— Records with modeling code —
▬▬▬
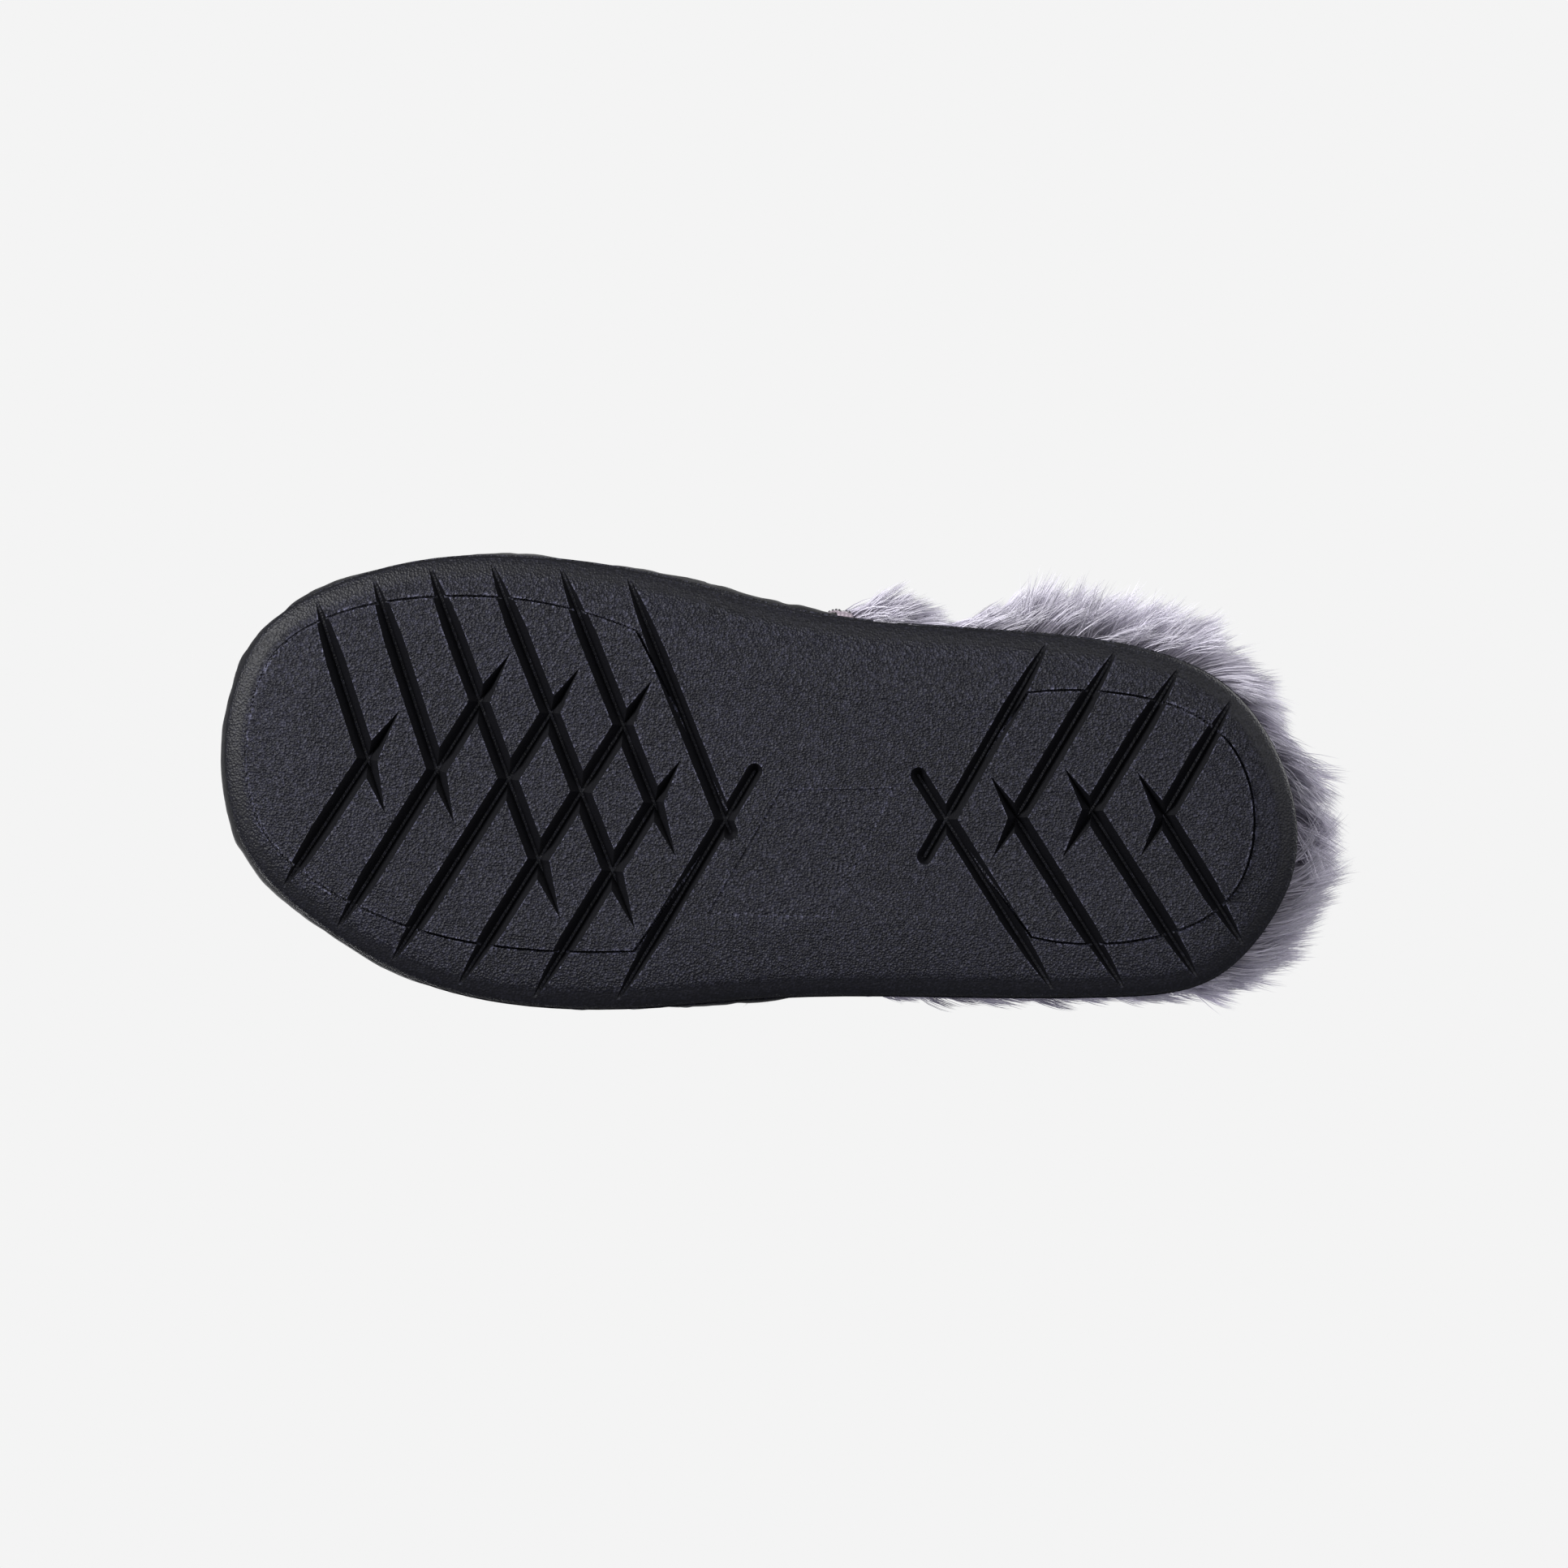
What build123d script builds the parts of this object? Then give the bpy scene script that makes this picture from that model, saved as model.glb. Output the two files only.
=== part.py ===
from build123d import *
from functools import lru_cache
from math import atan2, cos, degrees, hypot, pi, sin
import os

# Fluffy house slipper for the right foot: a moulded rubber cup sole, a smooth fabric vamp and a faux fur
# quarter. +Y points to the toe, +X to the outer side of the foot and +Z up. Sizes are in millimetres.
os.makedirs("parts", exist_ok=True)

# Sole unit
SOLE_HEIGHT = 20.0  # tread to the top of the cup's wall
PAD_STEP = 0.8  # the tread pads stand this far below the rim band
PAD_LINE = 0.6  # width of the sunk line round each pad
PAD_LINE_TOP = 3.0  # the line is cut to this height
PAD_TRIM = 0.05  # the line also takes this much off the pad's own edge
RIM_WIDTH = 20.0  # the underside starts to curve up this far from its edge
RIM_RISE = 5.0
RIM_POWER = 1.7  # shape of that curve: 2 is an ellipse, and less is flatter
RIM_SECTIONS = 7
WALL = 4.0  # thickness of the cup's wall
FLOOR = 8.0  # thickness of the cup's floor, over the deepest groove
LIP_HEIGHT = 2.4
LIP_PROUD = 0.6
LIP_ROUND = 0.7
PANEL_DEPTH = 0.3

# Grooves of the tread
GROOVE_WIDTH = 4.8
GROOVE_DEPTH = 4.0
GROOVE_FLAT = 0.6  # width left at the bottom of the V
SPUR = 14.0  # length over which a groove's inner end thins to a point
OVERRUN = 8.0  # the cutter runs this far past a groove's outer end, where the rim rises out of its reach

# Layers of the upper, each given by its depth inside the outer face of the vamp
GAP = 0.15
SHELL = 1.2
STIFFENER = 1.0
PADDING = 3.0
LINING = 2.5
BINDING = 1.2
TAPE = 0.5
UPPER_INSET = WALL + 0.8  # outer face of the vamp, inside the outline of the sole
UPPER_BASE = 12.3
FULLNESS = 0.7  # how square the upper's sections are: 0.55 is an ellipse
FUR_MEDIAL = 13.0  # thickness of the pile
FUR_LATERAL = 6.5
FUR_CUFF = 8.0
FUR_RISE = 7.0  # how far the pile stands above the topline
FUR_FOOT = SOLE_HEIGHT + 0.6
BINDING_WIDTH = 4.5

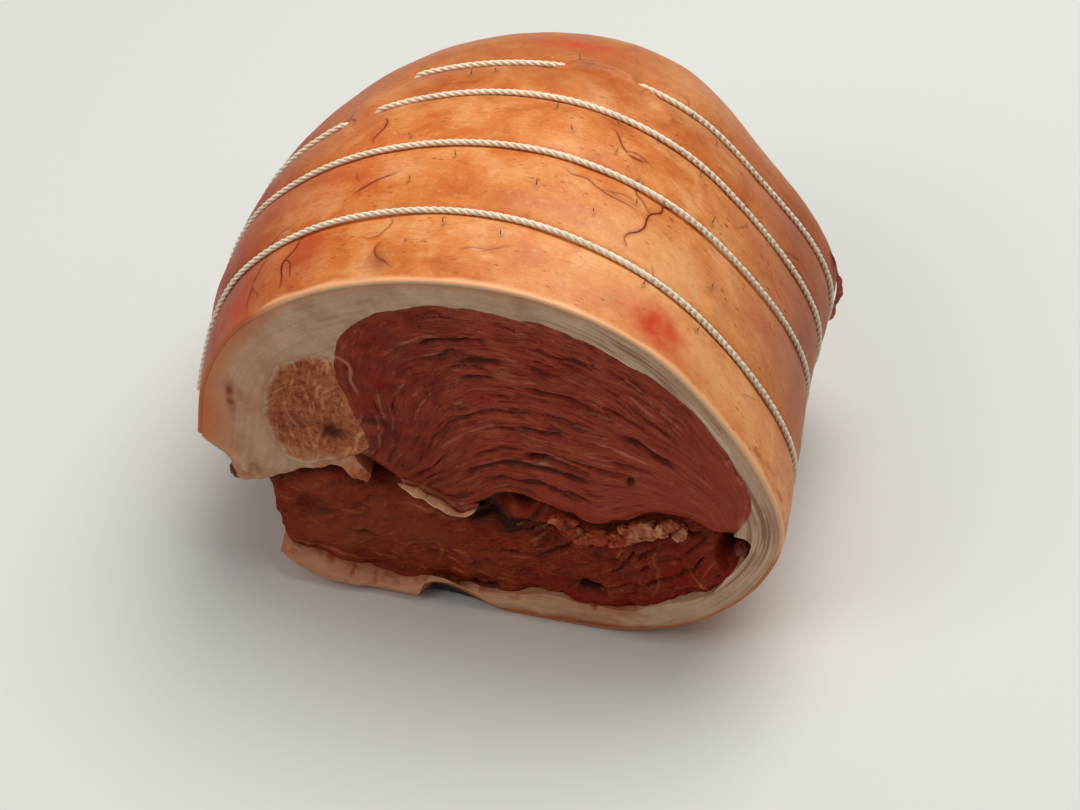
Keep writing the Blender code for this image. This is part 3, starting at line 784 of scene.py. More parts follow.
▬▬▬
— Goal —
Please reproduce the entire listing, exactly as shown.

— Correct response —
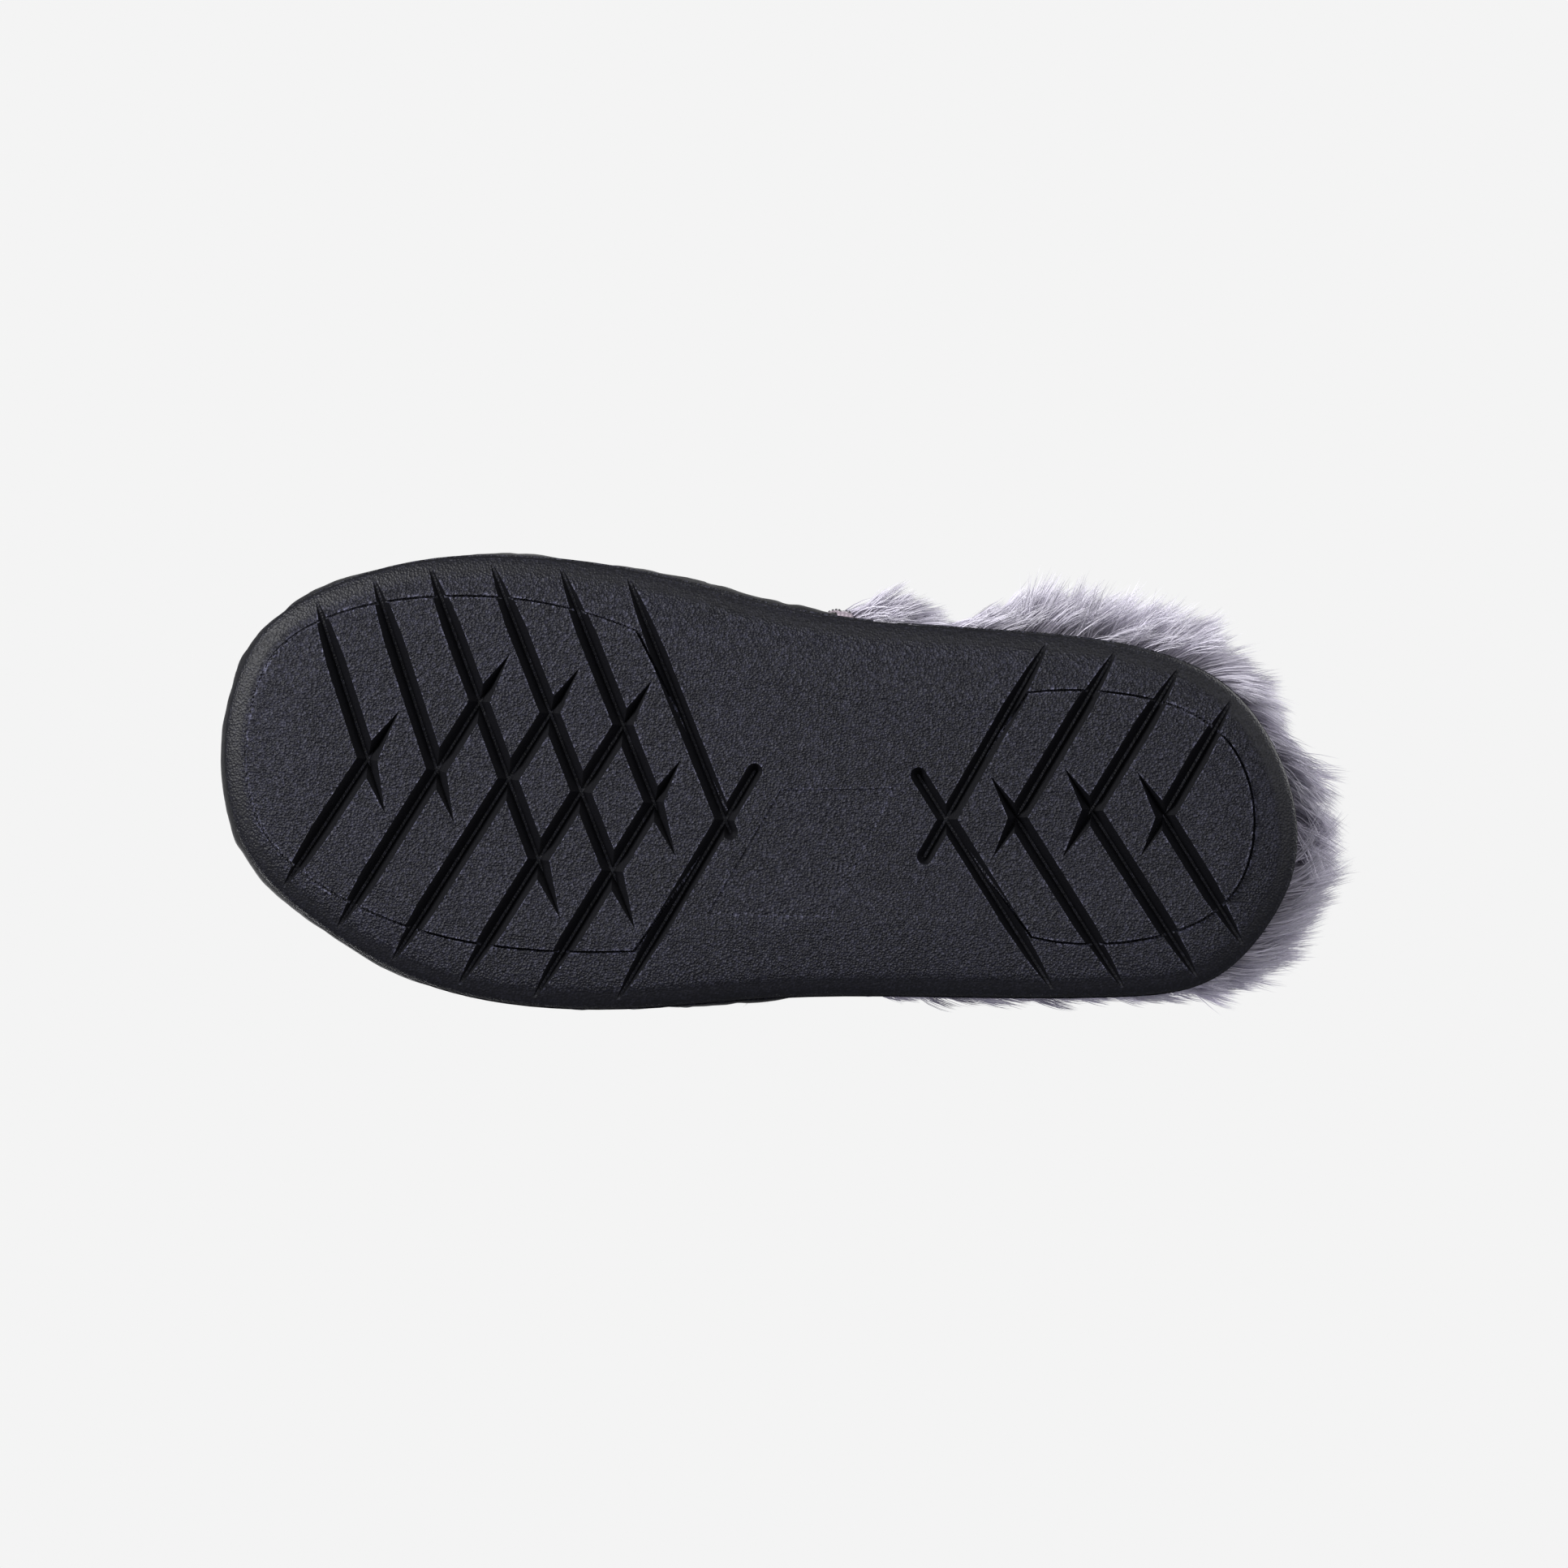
What build123d script builds the parts of this object? Then give the bpy scene script that makes this picture from that model, saved as model.glb. Output the two files only.
=== part.py ===
from build123d import *
from functools import lru_cache
from math import atan2, cos, degrees, hypot, pi, sin
import os

# Fluffy house slipper for the right foot: a moulded rubber cup sole, a smooth fabric vamp and a faux fur
# quarter. +Y points to the toe, +X to the outer side of the foot and +Z up. Sizes are in millimetres.
os.makedirs("parts", exist_ok=True)

# Sole unit
SOLE_HEIGHT = 20.0  # tread to the top of the cup's wall
PAD_STEP = 0.8  # the tread pads stand this far below the rim band
PAD_LINE = 0.6  # width of the sunk line round each pad
PAD_LINE_TOP = 3.0  # the line is cut to this height
PAD_TRIM = 0.05  # the line also takes this much off the pad's own edge
RIM_WIDTH = 20.0  # the underside starts to curve up this far from its edge
RIM_RISE = 5.0
RIM_POWER = 1.7  # shape of that curve: 2 is an ellipse, and less is flatter
RIM_SECTIONS = 7
WALL = 4.0  # thickness of the cup's wall
FLOOR = 8.0  # thickness of the cup's floor, over the deepest groove
LIP_HEIGHT = 2.4
LIP_PROUD = 0.6
LIP_ROUND = 0.7
PANEL_DEPTH = 0.3

# Grooves of the tread
GROOVE_WIDTH = 4.8
GROOVE_DEPTH = 4.0
GROOVE_FLAT = 0.6  # width left at the bottom of the V
SPUR = 14.0  # length over which a groove's inner end thins to a point
OVERRUN = 8.0  # the cutter runs this far past a groove's outer end, where the rim rises out of its reach

# Layers of the upper, each given by its depth inside the outer face of the vamp
GAP = 0.15
SHELL = 1.2
STIFFENER = 1.0
PADDING = 3.0
LINING = 2.5
BINDING = 1.2
TAPE = 0.5
UPPER_INSET = WALL + 0.8  # outer face of the vamp, inside the outline of the sole
UPPER_BASE = 12.3
FULLNESS = 0.7  # how square the upper's sections are: 0.55 is an ellipse
FUR_MEDIAL = 13.0  # thickness of the pile
FUR_LATERAL = 6.5
FUR_CUFF = 8.0
FUR_RISE = 7.0  # how far the pile stands above the topline
FUR_FOOT = SOLE_HEIGHT + 0.6
BINDING_WIDTH = 4.5

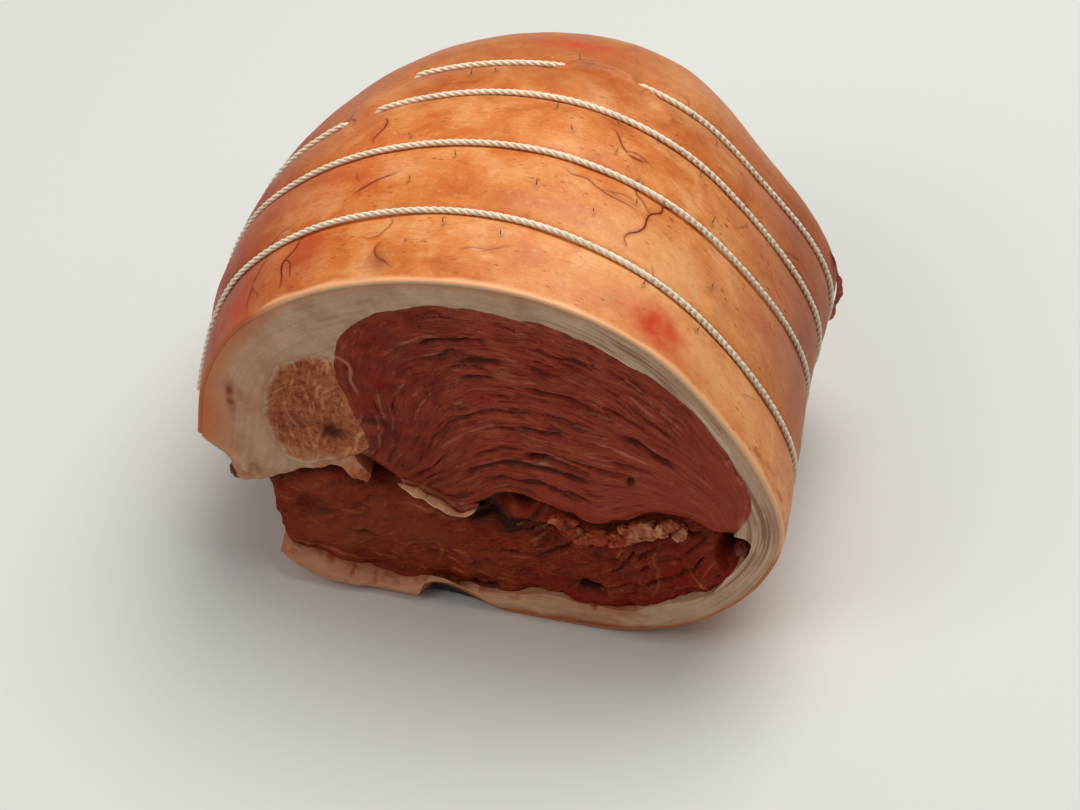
Keep writing the Blender code for this image. This is part 3, starting at line 784 of scene.py. More parts follow.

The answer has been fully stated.